Melihat situasi tersebut, Angga menyarankan, pemerintah Indonesia perlu memperkuat penindakan di lapangan secara konsisten, memberi insentif bagi UMKM untuk beralih ke produk legal, serta mengoptimalkan edukasi konsumen soal risiko membeli barang bajakan.

Solusi lainnya, mencakup langkah diplomatik dan praktis.

“Kami menyarankan pemerintah: Mengambil langkah diplomatik proaktif untuk menjelaskan tujuan nasional dari QRIS dan GPN, sembari membangun saluran dialog dengan perusahaan teknologi pembayaran dari AS,” tulis Angga. Menurutnya, penting juga untuk meningkatkan kerja sama bea cukai dan pengawasan barang ilegal dengan melibatkan pelaku usaha dan mitra internasional, serta mengembangkan joint taskforce yang melibatkan dunia usaha dan negara mitra untuk memverifikasi tuduhan-tuduhan yang seringkali bias dalam laporan unilateral.

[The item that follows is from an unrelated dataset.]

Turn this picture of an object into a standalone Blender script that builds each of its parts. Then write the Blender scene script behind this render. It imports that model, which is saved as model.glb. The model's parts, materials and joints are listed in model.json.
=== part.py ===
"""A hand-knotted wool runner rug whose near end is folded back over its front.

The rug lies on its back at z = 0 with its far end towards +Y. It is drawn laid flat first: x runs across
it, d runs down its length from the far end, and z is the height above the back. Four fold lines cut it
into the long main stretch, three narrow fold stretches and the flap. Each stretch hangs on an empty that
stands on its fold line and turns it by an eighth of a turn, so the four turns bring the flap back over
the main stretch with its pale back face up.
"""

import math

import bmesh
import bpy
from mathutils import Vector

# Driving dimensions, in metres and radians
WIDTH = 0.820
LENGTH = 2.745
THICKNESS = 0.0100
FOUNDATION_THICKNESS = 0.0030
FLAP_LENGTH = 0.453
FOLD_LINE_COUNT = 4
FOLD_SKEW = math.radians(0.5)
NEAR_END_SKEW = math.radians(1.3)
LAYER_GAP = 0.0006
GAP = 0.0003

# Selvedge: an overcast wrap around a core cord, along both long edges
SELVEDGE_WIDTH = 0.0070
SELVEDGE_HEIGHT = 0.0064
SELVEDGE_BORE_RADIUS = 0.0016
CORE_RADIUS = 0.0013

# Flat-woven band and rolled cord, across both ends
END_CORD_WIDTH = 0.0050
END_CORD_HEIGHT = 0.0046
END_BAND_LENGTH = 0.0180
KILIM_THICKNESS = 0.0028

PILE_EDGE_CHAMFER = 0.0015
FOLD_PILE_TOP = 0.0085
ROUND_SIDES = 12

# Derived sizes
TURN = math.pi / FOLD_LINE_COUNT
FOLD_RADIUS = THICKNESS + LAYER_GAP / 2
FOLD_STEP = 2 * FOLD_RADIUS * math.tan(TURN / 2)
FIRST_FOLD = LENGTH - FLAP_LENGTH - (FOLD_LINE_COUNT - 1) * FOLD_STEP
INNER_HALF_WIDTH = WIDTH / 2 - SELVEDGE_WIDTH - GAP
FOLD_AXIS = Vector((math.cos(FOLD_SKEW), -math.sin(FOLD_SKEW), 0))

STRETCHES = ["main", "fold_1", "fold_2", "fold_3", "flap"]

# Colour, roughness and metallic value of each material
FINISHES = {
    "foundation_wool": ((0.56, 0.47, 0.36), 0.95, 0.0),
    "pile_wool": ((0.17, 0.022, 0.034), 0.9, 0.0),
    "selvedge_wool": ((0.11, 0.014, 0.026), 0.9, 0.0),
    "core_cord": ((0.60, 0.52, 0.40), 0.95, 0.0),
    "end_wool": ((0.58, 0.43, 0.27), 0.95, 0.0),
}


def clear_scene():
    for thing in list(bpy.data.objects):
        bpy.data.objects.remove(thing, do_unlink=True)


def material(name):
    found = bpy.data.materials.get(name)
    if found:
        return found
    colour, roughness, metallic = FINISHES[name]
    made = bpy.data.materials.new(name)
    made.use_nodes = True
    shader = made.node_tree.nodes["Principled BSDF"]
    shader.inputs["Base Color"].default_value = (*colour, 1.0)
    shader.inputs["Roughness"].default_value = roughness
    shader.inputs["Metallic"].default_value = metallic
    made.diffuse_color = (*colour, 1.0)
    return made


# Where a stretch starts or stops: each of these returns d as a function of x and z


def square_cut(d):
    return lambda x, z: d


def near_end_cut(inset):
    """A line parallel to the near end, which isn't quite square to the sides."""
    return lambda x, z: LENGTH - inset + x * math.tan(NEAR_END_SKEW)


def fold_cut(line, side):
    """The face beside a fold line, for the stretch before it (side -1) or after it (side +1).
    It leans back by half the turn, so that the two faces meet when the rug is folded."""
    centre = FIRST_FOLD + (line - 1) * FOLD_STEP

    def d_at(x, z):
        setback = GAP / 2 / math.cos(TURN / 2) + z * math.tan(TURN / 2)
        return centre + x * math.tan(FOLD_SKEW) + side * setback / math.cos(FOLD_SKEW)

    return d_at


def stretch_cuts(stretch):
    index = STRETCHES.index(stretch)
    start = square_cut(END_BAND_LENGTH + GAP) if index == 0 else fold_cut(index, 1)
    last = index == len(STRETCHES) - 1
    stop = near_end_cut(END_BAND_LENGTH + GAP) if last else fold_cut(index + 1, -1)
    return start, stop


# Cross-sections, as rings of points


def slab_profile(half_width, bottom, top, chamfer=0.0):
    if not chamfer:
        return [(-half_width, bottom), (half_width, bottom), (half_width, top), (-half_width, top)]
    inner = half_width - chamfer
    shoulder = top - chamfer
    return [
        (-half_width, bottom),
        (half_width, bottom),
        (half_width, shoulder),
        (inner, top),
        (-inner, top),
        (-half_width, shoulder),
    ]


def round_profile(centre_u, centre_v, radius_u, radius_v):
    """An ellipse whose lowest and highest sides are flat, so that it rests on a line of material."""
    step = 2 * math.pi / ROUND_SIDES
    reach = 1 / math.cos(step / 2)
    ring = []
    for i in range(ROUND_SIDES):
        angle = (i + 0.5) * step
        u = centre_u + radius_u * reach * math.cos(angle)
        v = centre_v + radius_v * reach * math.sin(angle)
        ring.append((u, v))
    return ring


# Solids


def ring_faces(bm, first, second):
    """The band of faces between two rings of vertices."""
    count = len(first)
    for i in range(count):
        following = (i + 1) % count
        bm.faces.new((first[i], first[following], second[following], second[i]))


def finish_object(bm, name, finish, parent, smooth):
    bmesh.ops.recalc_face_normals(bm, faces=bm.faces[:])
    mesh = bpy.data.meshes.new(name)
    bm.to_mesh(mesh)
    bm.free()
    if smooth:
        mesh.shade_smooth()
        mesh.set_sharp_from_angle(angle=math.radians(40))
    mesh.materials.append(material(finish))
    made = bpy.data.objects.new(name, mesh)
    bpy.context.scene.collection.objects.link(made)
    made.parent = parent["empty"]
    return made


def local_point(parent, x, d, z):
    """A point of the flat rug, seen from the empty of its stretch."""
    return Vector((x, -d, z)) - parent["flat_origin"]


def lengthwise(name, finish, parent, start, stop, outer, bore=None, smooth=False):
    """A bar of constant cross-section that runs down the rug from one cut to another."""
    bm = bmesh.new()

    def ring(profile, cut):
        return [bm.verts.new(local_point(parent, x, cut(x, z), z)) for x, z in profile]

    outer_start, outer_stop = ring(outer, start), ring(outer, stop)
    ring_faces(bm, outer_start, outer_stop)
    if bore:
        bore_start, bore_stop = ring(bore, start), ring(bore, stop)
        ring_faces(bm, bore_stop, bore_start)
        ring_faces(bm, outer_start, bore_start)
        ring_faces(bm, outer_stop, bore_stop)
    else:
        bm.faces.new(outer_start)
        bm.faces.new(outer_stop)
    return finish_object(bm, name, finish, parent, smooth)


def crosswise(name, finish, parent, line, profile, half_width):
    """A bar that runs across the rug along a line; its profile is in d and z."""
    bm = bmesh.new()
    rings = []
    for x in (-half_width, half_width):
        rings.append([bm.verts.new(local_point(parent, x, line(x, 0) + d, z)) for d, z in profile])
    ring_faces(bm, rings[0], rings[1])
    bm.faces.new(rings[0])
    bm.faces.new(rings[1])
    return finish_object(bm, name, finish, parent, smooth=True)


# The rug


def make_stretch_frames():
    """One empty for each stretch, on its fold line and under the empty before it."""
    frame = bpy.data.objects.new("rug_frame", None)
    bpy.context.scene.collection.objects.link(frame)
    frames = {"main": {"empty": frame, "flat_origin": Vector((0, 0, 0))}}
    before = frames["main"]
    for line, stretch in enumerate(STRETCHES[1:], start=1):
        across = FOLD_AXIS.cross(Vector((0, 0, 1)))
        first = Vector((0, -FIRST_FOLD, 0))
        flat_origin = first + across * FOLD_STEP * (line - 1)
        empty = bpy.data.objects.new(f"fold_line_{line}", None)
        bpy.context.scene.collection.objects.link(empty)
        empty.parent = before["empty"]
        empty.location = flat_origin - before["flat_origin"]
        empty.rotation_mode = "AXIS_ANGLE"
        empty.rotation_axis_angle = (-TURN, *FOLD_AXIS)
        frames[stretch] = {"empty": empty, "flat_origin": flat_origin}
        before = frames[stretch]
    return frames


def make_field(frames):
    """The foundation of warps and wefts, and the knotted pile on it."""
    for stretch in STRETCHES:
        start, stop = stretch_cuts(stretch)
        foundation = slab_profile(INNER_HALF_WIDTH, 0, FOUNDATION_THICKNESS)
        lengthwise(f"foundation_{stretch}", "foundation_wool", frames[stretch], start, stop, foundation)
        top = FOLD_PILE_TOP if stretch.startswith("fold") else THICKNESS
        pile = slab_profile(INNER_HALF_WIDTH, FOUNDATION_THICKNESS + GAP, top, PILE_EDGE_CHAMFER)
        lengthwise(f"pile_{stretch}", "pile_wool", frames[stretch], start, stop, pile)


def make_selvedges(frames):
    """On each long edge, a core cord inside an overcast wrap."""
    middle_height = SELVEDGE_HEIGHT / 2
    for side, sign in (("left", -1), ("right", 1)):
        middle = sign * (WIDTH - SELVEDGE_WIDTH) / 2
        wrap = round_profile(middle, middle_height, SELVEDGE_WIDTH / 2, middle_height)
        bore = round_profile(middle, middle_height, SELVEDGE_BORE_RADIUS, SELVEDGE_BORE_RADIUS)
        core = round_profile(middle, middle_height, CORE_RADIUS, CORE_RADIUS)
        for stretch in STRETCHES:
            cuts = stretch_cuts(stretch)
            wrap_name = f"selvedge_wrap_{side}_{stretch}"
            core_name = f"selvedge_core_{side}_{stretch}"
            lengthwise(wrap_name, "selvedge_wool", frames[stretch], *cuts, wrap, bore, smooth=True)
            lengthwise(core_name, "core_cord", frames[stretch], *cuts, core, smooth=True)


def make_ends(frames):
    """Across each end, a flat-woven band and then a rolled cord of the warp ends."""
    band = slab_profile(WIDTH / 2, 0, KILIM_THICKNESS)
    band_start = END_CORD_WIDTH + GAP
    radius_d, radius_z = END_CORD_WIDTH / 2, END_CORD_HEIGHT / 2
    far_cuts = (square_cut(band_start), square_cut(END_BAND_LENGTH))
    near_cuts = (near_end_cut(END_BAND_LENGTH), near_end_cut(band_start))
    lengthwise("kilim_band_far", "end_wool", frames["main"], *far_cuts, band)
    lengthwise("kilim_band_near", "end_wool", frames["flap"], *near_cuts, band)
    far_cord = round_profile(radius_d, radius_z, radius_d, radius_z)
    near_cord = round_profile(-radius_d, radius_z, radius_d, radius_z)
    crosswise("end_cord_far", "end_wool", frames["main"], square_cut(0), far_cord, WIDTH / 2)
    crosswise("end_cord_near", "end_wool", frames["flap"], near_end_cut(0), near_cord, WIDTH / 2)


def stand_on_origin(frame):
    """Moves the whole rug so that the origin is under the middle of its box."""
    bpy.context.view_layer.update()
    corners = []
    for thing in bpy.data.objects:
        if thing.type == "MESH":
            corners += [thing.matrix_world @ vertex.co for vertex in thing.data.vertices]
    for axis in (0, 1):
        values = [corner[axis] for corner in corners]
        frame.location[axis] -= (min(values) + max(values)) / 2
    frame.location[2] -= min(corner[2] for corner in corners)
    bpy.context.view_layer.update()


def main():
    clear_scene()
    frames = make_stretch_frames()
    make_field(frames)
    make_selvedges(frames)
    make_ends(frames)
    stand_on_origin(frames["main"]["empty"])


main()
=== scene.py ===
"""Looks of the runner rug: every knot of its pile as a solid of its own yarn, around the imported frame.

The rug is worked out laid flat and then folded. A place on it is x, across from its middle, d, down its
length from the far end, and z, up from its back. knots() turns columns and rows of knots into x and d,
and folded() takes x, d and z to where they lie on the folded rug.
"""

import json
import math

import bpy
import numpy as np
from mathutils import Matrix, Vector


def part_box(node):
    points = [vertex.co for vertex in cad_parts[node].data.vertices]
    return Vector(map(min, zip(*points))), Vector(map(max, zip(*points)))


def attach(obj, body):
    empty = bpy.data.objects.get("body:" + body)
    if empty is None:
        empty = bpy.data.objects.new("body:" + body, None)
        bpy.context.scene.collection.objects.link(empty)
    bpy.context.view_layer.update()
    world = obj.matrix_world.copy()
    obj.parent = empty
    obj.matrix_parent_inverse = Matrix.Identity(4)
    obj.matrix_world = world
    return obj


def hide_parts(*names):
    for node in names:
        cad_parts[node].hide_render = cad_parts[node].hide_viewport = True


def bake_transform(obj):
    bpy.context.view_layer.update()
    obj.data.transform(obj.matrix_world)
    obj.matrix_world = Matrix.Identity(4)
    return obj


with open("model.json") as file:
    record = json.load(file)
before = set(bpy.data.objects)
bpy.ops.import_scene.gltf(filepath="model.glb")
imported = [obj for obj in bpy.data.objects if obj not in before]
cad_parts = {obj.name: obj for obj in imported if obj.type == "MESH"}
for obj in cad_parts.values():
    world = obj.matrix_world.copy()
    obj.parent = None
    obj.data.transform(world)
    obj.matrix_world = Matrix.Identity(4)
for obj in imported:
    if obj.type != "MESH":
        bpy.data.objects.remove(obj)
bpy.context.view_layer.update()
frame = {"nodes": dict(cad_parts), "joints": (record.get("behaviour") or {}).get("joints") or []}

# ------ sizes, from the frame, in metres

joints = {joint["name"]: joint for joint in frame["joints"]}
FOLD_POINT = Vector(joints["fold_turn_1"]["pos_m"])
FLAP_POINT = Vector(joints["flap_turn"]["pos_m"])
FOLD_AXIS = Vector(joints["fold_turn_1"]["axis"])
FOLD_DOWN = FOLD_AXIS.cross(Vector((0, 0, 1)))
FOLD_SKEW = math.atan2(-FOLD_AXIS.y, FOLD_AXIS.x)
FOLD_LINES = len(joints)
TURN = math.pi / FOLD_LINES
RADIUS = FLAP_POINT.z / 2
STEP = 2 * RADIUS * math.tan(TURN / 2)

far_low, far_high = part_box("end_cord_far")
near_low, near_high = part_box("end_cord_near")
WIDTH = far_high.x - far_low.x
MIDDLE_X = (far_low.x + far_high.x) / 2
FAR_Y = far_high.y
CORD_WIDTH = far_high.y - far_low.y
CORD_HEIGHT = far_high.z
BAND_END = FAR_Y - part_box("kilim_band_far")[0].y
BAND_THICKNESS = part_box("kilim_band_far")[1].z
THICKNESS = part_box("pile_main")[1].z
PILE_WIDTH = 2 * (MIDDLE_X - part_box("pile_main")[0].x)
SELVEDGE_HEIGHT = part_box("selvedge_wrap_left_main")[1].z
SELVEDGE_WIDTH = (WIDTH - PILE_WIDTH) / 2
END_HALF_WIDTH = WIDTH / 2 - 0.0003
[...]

lDunia usaha Indonesia siap untuk bertransformasi, berkolaborasi, dan berkompetisi secara sehat. Tapi kami juga berharap, kerja sama dagang Indonesia-AS dibangun di atas prinsip saling menghormati kedaulatan kebijakan domestik dan perlunya level playing field dalam perdagangan global,” tutupnya.